▸ Modeling code records:
▽
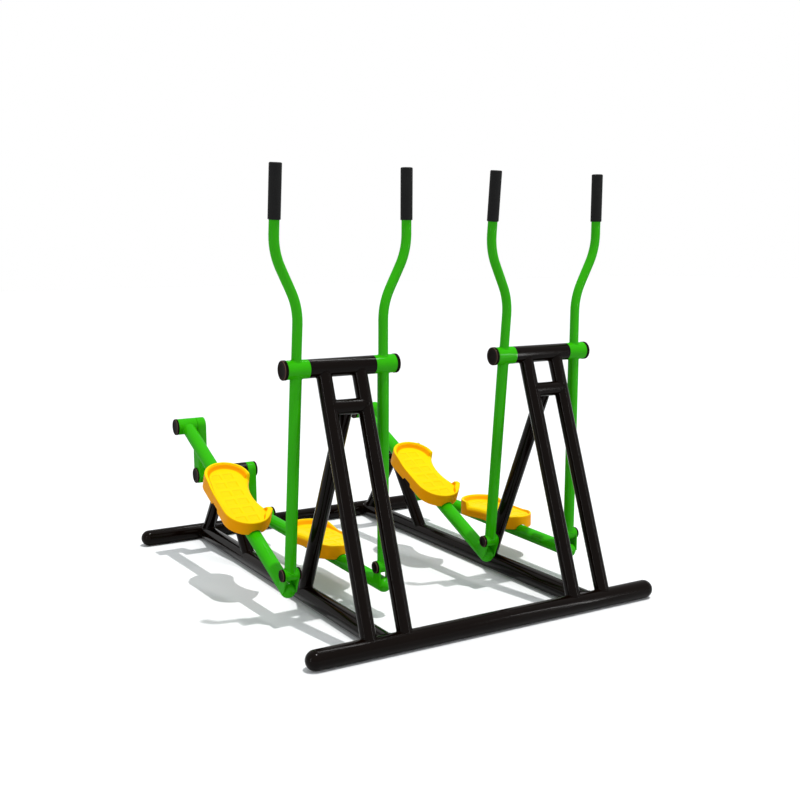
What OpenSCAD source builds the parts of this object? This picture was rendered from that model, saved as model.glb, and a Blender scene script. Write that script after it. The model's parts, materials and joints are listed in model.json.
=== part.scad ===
// Outdoor air walker with two stations side by side on one tubular base.
// X runs to the right, Y to the back and Z up. The origin is on the ground under the middle of the base.
// Each station has a crank at the back, two swinging handles at the front and two pedal bars between them.

/* [Base] */
// Outside diameter of the base tubes
base_od = 63.5; // [60:0.5:68]
// Wall of the base tubes
base_wall = 3; // [2:0.5:5]
// Length of the front base tube between the centres of its domed ends
front_len = 1272; // [1240:2:1400]
// Length of the rear base tube between the centres of its domed ends
rear_len = 1266; // [1240:2:1400]
// Distance from the front base tube to the rear one, axis to axis
base_depth = 1578; // [1550:2:1620]
// Distance between the centre planes of the two stations
station_pitch = 784; // [740:2:820]

/* [Posts and legs] */
// Outside diameter of the posts, rungs and legs
post_od = 50; // [45:1:52]
// Wall of the posts, rungs and legs
post_wall = 2.5; // [2:0.5:4]
// Distance between the two front posts of a station, axis to axis
post_pitch = 126; // [120:2:150]
// Height of the handle pivot above the ground
pivot_z = 850; // [840:2:870]
// Distance of the handle pivot behind the front base tube
pivot_back = 288; // [274:2:300]
// Height of the rung between the front posts
rung_z = 728; // [660:2:740]
// Distance of the rear leg's foot behind the front base tube
rear_foot = 573; // [540:2:620]
// Distance from the rung's axis back to the rear leg's axis, at the rung's height
rear_leg_shift = 13; // [8:1:16]
// Height of the crank axle above the ground
axle_z = 332; // [320:1:345]
// Distance of the crank axle in front of the rear base tube
axle_fore = 268; // [256:2:290]
// Distance between the feet of the two support legs, on top of the beam
support_spread = 410; // [390:2:420]

/* [Handle pivots] */
// Outside diameter of the top tube and of the handle sleeves
top_od = 60; // [58:1:64]
// Length of a handle sleeve
sleeve_len = 75; // [66:1:80]
// Outside diameter of a sleeve's end cap
sleeve_cap_od = 62.5; // [60:0.5:66]
// Thickness of a sleeve's end cap
sleeve_cap_t = 12; // [6:1:16]
// Diameter of the shaft in the top tube
shaft_d = 25; // [22:1:28]

/* [Bearings] */
// Outside diameter of the bearings
bearing_od = 52; // [47:1:53]
// Width of the bearings
bearing_w = 15; // [12:1:16]

/* [Handles] */
// Outside diameter of a handle's lower tube
drop_od = 38; // [34:1:40]
// Distance from the handle pivot down to the lower pivot
drop_len = 675; // [660:1:680]
// Outside diameter of a handle's upper tube
riser_od = 32; // [28:1:34]
// Wall of the handle tubes
handle_wall = 2.5; // [2:0.5:4]
// Height of the upper tube's first bend above the handle pivot
bend_z = 141; // [110:1:180]
// Centreline radius of the bends
bend_r = 220; // [150:5:230]
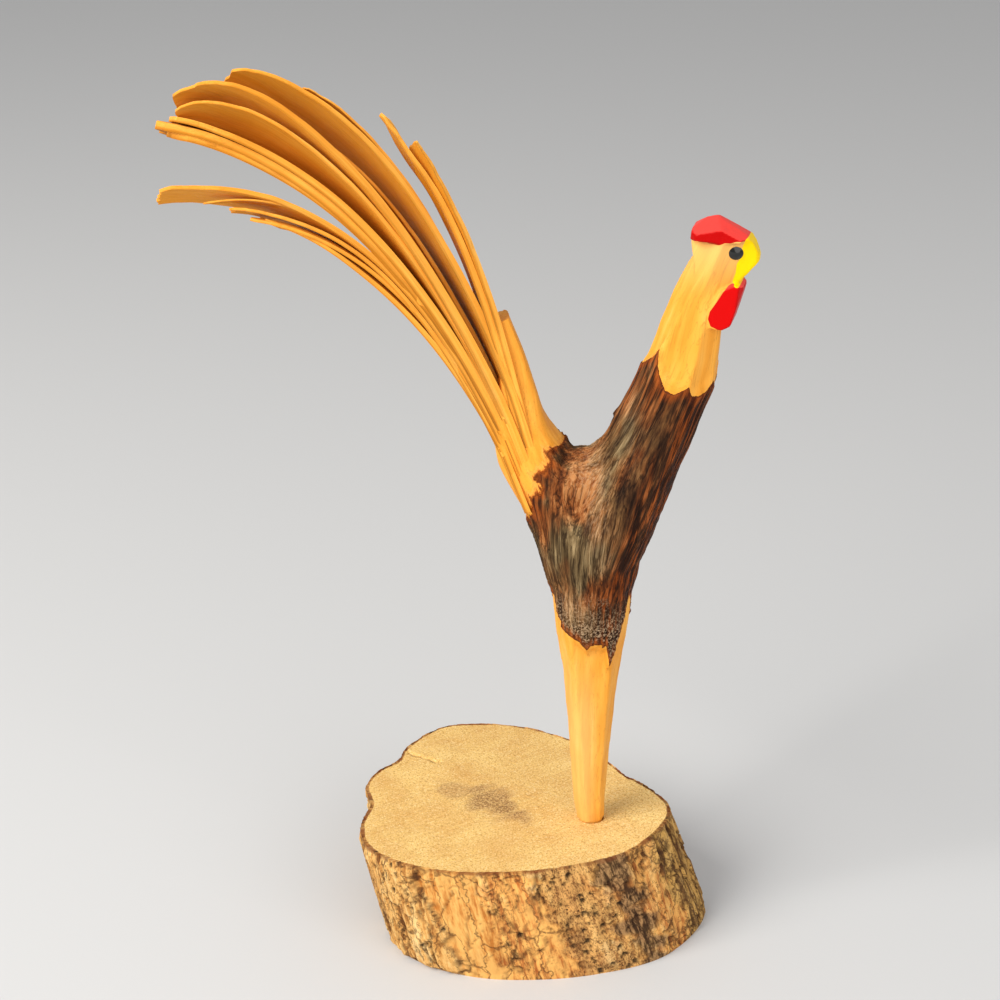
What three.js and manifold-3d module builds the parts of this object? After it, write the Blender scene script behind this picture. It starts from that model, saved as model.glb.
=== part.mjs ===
// Whittled rooster on a slice of log.
// Millimetres, +Z up. The rooster looks along +X. The origin is the middle of the
// underside of the log slice, so the carving stands on the plane z = 0.

import * as THREE from 'three';
import * as BufferGeometryUtils from 'three/addons/utils/BufferGeometryUtils.js';
import Module from 'manifold-3d';

const wasm = await Module();
wasm.setup();

// Driving dimensions of the log slice

const sliceHeight = 32;
// the log was sawn aslant, so its top lies beside its underside
const sliceLean = { x: -9.5, y: -1.5 };
const sliceSides = 88;
// the bark's furrows drift round the log on their way up
const furrows = { deep: 0.45, count: 13, drift: 0.6 };
const fineFurrows = { deep: 0.3, count: 29 };
const footSpread = 2.4;
// the lowest edge is worn round; the wear fades quickly with height
const footWear = { deep: 1.1, fading: 8 };
// rim of the sawn top, seen from above, around its own middle
const sliceRim = [
  [42.6, -4], [42.4, 6], [35, 15], [27, 20.5], [17, 30.5], [6, 37.4], [-7, 41], [-20, 40.3],
  [-30, 36.4], [-35, 29.5], [-38.3, 19.5], [-38.4, 12.6], [-42, 5.6], [-42.8, -4], [-38.4, -13],
  [-38, -23], [-33.5, -33.4], [-25, -39], [-10, -41.3], [5, -38.5], [20, -32.2], [35, -21],
];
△
▸ EXERCISE GOAL: Output nothing except the lines from the line with "What three.js and" through the line with "dimensions of the log slice", copied exactly, end lines included.

▸ OUTPUT OF THE EXERCISE:
What three.js and manifold-3d module builds the parts of this object? After it, write the Blender scene script behind this picture. It starts from that model, saved as model.glb.
=== part.mjs ===
// Whittled rooster on a slice of log.
// Millimetres, +Z up. The rooster looks along +X. The origin is the middle of the
// underside of the log slice, so the carving stands on the plane z = 0.

import * as THREE from 'three';
import * as BufferGeometryUtils from 'three/addons/utils/BufferGeometryUtils.js';
import Module from 'manifold-3d';

const wasm = await Module();
wasm.setup();

// Driving dimensions of the log slice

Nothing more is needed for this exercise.